Coming off a season in 2020 that saw him pace the league in scoring and collect his first Hart trophy and Ted Lindsay award, Draisaitl has continued to impress while the spotlight has shifted to McDavid this year. Connor has led the scoring race practically since the puck dropped in January and he’s had Leon in tow the whole time. The duo have built a comfortable cushion between them and 3rd place on the scoreboard, which has been a revolving door of some of the games other biggest names, like Marner, Matthews, and MacKinnon. While he won’t hit 100 points again this year like McDavid might, his teammate has been his only competition this year when it comes to putting up points, and he’s already had a 4 point game again to open this last month of the season.
What makes this year different in Edmonton is the level of production outside of the leagues most dominant duo. Jumping off the page is Tyson Barrie’s 42 points and Darnell Nurse’s 15 goals, two solid defensemen that have found a way to regularly contribute offensively. The Oilers also sport a more balanced depth attack than last season, boasting 5 players (not counting McDavid/Draisaitl) who are on pace for 40 points or better in a regular 82 game season. Ryan Nugent-Hopkins continues his consistent production, maintaining his average career pace of around .75 points per game. Jesse Puljujarvi and Kailer Yamamoto are finally turning out to be regular offensive contributors. They also have Dominik Kahun and Zack Kassian who have been streaky scorers throughout their careers and could make a big difference come playoff time, especially Kassian with his level of grit. Not to mention Mike Smith has been damn near lights out, carrying a stat line of a 2.3 GAA and .924 sv% with 3 shutouts to this point in the year. Mikko Koskinen has been pretty solid in relief as well.
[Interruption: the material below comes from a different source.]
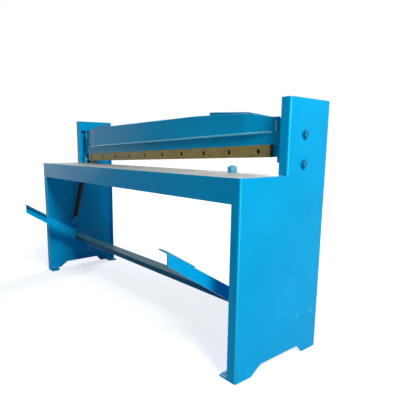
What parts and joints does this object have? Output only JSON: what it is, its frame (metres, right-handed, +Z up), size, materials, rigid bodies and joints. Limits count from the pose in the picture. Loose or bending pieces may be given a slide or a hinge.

Finally, to touch on the latest installment of McJesus dominance. It just wrapped up as I’m starting this paragraph, and it was a 5-3 playoff clinching win on a Monday night in Vancouver which saw Connor record 4 points, 2 of them goals and one of them the empty net insurance marker. With that, he’s eclipsed 90 points, 30 goals, and he’s another step closer to being the only player (by far) to reach 100 points in this abbreviated season. Whether or not he does so doesn’t matter to him, he’s made that clear to the media. What matters to McDavid this year is winning, and he’s never had a better chance to do just that than he does this year.